Now, despite a massive increase in fertilizer use, the growth in crop yields per acre has declined from 3.5% in the 1960s to 1.2% today. There is little productive new land to bring on and, as people get richer, they eat more grain-intensive meat. Because the population continues to grow at over 1%, there is little safety margin.
The problems of compounding growth in the face of finite resources are not easily understood by optimistic, short-term-oriented, and relatively innumerate humans (especially the political variety).
The fact is that no compound growth is sustainable. If we maintain our desperate focus on growth, we will run out of everything and crash. We must substitute qualitative growth for quantitative growth.
But Mrs. Market is helping, and right now she is sending us the Mother of all price signals. The prices of all important commodities except oil declined for 100 years until 2002, by an average of 70%. From 2002 until now, this entire decline was erased by a bigger price surge than occurred during World War II.
Statistically, most commodities are now so far away from their former downward trend that it makes it very probable that the old trend has changed - that there is in fact a Paradigm Shift - perhaps the most important economic event since the Industrial Revolution.
Malthusian Theory Out The Window After 100 years of decline, resource prices are rising and have gone up significantly in the past eight years, and we seem to be consuming these precious resources at an alarming and unsustainable rate.

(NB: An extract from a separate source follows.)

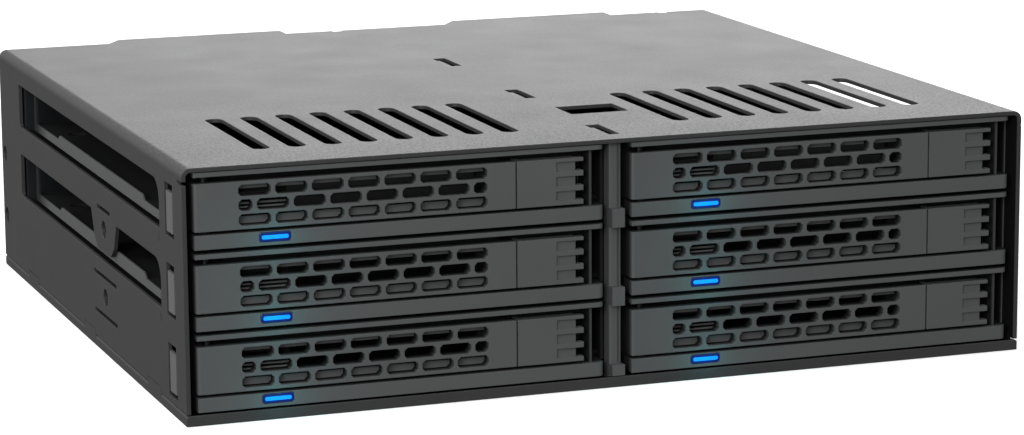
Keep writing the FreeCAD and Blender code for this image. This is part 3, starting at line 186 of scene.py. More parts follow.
class FinishShop:
    """Builds each finish's node material once and hands it out."""

    def __init__(self) -> None:
        """Start with no material built."""
        self._made: dict[str, bpy.types.Material] = {}

    def material(self, name: str) -> bpy.types.Material:
        """Give the material of a finish.

        Args:
            name: A key of FINISHES.

        Returns:
            The material, built on the first call.
        """
        if name not in self._made:
            self._made[name] = self._build(name, FINISHES[name])
        return self._made[name]

    @staticmethod
    def _ramp(tree: bpy.types.NodeTree, value: bpy.types.NodeSocket, start: float, end: float,
              first: float = 0.0, last: float = 1.0) -> bpy.types.NodeSocket:
        """Map one range of a value onto another, and hold it at both ends.

        Args:
            tree: The material's node tree.
            value: What is mapped.
            start: The value that gives first.
            end: The value that gives last.
            first: The result at start.
            last: The result at end.

        Returns:
            The mapped value.
        """
        ramp = tree.nodes.new("ShaderNodeMapRange")
        ramp.inputs["From Min"].default_value = start
        ramp.inputs["From Max"].default_value = end
        ramp.inputs["To Min"].default_value = first
        ramp.inputs["To Max"].default_value = last
        tree.links.new(value, ramp.inputs["Value"])
        return ramp.outputs["Result"]

    @staticmethod
    def _math(tree: bpy.types.NodeTree, operation: str,
              *values: bpy.types.NodeSocket | float) -> bpy.types.Node:
        """Add a node that works out one sum.

        Args:
            tree: The material's node tree.
            operation: The sum, by the node's own name for it.
            values: Its inputs in order, each a socket to link or a number to set.

        Returns:
            The new node.
        """
        node = tree.nodes.new("ShaderNodeMath")
        node.operation = operation
        for socket, value in zip(node.inputs, values):
            if isinstance(value, bpy.types.NodeSocket):
                tree.links.new(value, socket)
            else:
                socket.default_value = value
        return node

    def _build(self, name: str, finish: Finish) -> bpy.types.Material:
        """Build the nodes of one finish.

        Args:
            name: The material's name.
            finish: What the surface is like.

        Returns:
            The new material.
        """
        material = bpy.data.materials.new(name)
        material.use_nodes = True
        nodes = material.node_tree.nodes
        links = material.node_tree.links
        shader = nodes["Principled BSDF"]
        shader.inputs["Base Color"].default_value = (*finish.colour, 1.0)
        shader.inputs["Roughness"].default_value = finish.roughness
        shader.inputs["Metallic"].default_value = finish.metallic
        shader.inputs["Specular IOR Level"].default_value = finish.specular
        shader.inputs["Transmission Weight"].default_value = finish.transmission
        shader.inputs["Emission Color"].default_value = (*finish.glow_colour, 1.0)
        shader.inputs["Emission Strength"].default_value = finish.glow

        place = nodes.new("ShaderNodeTexCoord")
        cloud = nodes.new("ShaderNodeTexNoise")
        cloud.inputs["Scale"].default_value = 90.0
        cloud.inputs["Detail"].default_value = 5.0
        links.new(place.outputs["Object"], cloud.inputs["Vector"])
        tint = nodes.new("ShaderNodeMix")
        tint.data_type = "RGBA"
        low = tuple(part * (1.0 - finish.mottle) for part in finish.colour)
        high = tuple(min(1.0, part * (1.0 + finish.mottle)) for part in finish.colour)
        tint.inputs["A"].default_value = (*low, 1.0)
        tint.inputs["B"].default_value = (*high, 1.0)
        links.new(cloud.outputs["Fac"], tint.inputs["Factor"])
        links.new(tint.outputs["Result"], shader.inputs["Base Color"])

        worn = self._ramp(material.node_tree, cloud.outputs["Fac"], 0.0, 1.0,
                          finish.roughness * 0.9, min(1.0, finish.roughness * 1.1))
        links.new(worn, shader.inputs["Roughness"])

        rounded = nodes.new("ShaderNodeBevel")
        rounded.samples = 4
        rounded.inputs["Radius"].default_value = finish.edge * MM
        links.new(rounded.outputs["Normal"], shader.inputs["Normal"])
        if finish.speckle > 0.0:
            self._add_speckle(finish, material.node_tree, place, shader)
        if finish.depth_fade > 0.0:
            self._paint_tray_shade(finish, material.node_tree, place, shader)
        if finish.inside < 1.0:
            self._paint_shell_shade(finish, material.node_tree, place, shader)
        if finish.grain > 0.0:
            grain = nodes.new("ShaderNodeTexNoise")
            grain.inputs["Scale"].default_value = 1.0 / (finish.grain_size * MM)
            grain.inputs["Detail"].default_value = 2.0
            links.new(place.outputs["Object"], grain.inputs["Vector"])
            bump = nodes.new("ShaderNodeBump")
            bump.inputs["Strength"].default_value = 0.6
            bump.inputs["Distance"].default_value = finish.grain * MM
            links.new(grain.outputs["Fac"], bump.inputs["Height"])
            links.new(rounded.outputs["Normal"], bump.inputs["Normal"])
            links.new(bump.outputs["Normal"], shader.inputs["Normal"])
        return material

    def _paint_tray_shade(self, finish: Finish, tree: bpy.types.NodeTree, place: bpy.types.Node,
                        shader: bpy.types.Node) -> None:
        """Paint shade inside a tray: darken it behind its front and between its rails, and darken the rails
        towards their back ends.

        Args:
            finish: What the surface is like; depth_fade is the share of the colour left inside, as painted
                shade.
            tree: The material's node tree.
            place: The texture coordinate node.
            shader: The surface shader.
        """
        split = tree.nodes.new("ShaderNodeSeparateXYZ")
        tree.links.new(place.outputs["Object"], split.inputs["Vector"])
        # painted shade: behind the tray's front the colour falls to depth_fade
        depth = self._ramp(tree, split.outputs["Y"], (FRONT + 0.35) * MM, (FRONT + 1.6) * MM,
                           1.0, finish.depth_fade)
        side = self._math(tree, "ABSOLUTE", split.outputs["X"])
        rail = self._math(tree, "GREATER_THAN", side.outputs["Value"], RAIL_X * MM)
        # painted shade: the rails seen through the side windows keep their colour, except their back ends,
        # which fall to 0.3
        end = self._ramp(tree, split.outputs["Y"], (FRONT + 98.0) * MM, (FRONT + 107.0) * MM, 1.0, 0.3)
        outside = self._math(tree, "MULTIPLY", rail.outputs["Value"], end)
        share = self._math(tree, "MAXIMUM", depth, outside.outputs["Value"])
        self._paint_shade(tree, shader, share.outputs["Value"], finish.depth_fade)

    def _paint_shell_shade(self, finish: Finish, tree: bpy.types.NodeTree, place: bpy.types.Node,
                       shader: bpy.types.Node) -> None:
        """Paint shade on the inner faces of the cage's walls and top.

        Args:
            finish: What the surface is like; inside is the share of the colour left there, as painted shade.
            tree: The material's node tree.
            place: The texture coordinate node.
            shader: The surface shader.
        """
        split = tree.nodes.new("ShaderNodeSeparateXYZ")
        tree.links.new(place.outputs["Object"], split.inputs["Vector"])
        side = self._math(tree, "ABSOLUTE", split.outputs["X"])
        wall = self._ramp(tree, side.outputs["Value"], (WALL_X - 0.65) * MM, (WALL_X - 0.60) * MM)
        top = self._math(tree, "GREATER_THAN", split.outputs["Z"], (TOP_Z - 0.6) * MM)
        front = self._math(tree, "LESS_THAN", split.outputs["Y"], (FRONT + 0.25) * MM)
        faces = self._math(tree, "MAXIMUM", top.outputs["Value"], front.outputs["Value"])
        outside = self._math(tree, "MAXIMUM", faces.outputs["Value"], wall)
        # painted shade: faces inside the shell keep only the inside share of their colour
        share = self._ramp(tree, outside.outputs["Value"], 0.0, 1.0, finish.inside, 1.0)
        self._paint_shade(tree, shader, share, finish.inside)

    def _paint_shade(self, tree: bpy.types.NodeTree, shader: bpy.types.Node, share: bpy.types.NodeSocket,
             least: float) -> None:
        """Paint shade: scale a shader's colour, and take its sheen away where the share is least.

        Args:
            tree: The material's node tree.
            shader: The surface shader.
            share: What the colour is multiplied by.
            least: The lowest value that the share takes.
        """
        dim = tree.nodes.new("ShaderNodeMix")
        dim.data_type = "RGBA"
        dim.blend_type = "MULTIPLY"
        dim.inputs["Factor"].default_value = 1.0
        tree.links.new(shader.inputs["Base Color"].links[0].from_socket, dim.inputs["A"])
        tree.links.new(share, dim.inputs["B"])
        tree.links.new(dim.outputs["Result"], shader.inputs["Base Color"])
        # painted shade also removes the sheen: the IOR falls to 1.0 where the share is least
        tree.links.new(self._ramp(tree, share, least, 1.0, 1.0, 1.5), shader.inputs["IOR"])

    def _add_speckle(self, finish: Finish, tree: bpy.types.NodeTree, place: bpy.types.Node,
                     shader: bpy.types.Node) -> None:
        """Make the sheen uneven in fine dots, plainest near the front.

        Args:
            finish: What the surface is like.
            tree: The material's node tree.
            place: The texture coordinate node.
            shader: The surface shader.
        """
        dots = tree.nodes.new("ShaderNodeTexNoise")
        dots.inputs["Scale"].default_value = 0.8 / (finish.grain_size * MM)
        dots.inputs["Detail"].default_value = 1.0
        tree.links.new(place.outputs["Object"], dots.inputs["Vector"])
        split = tree.nodes.new("ShaderNodeSeparateXYZ")
        tree.links.new(place.outputs["Object"], split.inputs["Vector"])
        widest = finish.specular * finish.speckle
        near = self._ramp(tree, split.outputs["Y"], FRONT * MM, (FRONT + 70.0) * MM, widest, widest * 0.2)
        swing = self._ramp(tree, dots.outputs["Fac"], 0.35, 0.65, -1.0, 1.0)
        facing = tree.nodes.new("ShaderNodeNewGeometry")
        upright = tree.nodes.new("ShaderNodeSeparateXYZ")
        tree.links.new(facing.outputs["True Normal"], upright.inputs["Vector"])
        upward = self._math(tree, "MULTIPLY", upright.outputs["Z"], near)
        upward.use_clamp = True
        sheen = self._math(tree, "MULTIPLY_ADD", swing, upward.outputs["Value"], finish.specular)
        tree.links.new(sheen.outputs["Value"], shader.inputs["Specular IOR Level"])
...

The old Malthusian theory of how resources and the population manage to find a balance no longer applies.
"For a small window of time, about 250 years (starting, ironically, just in time to make Malthus' predictions based on the past look ridiculously pessimistic), from 1800 to, say, 2050, hydrocarbons partially removed the barriers to rapid population growth, wealth, and scientific progress," says Grantham.
"World population will have shot up from 1 to at least 8, and possibly 11, billion in this window, and the average per capita income in developed countries has already increased perhaps a hundred-fold (from $400 a year to $40,000)."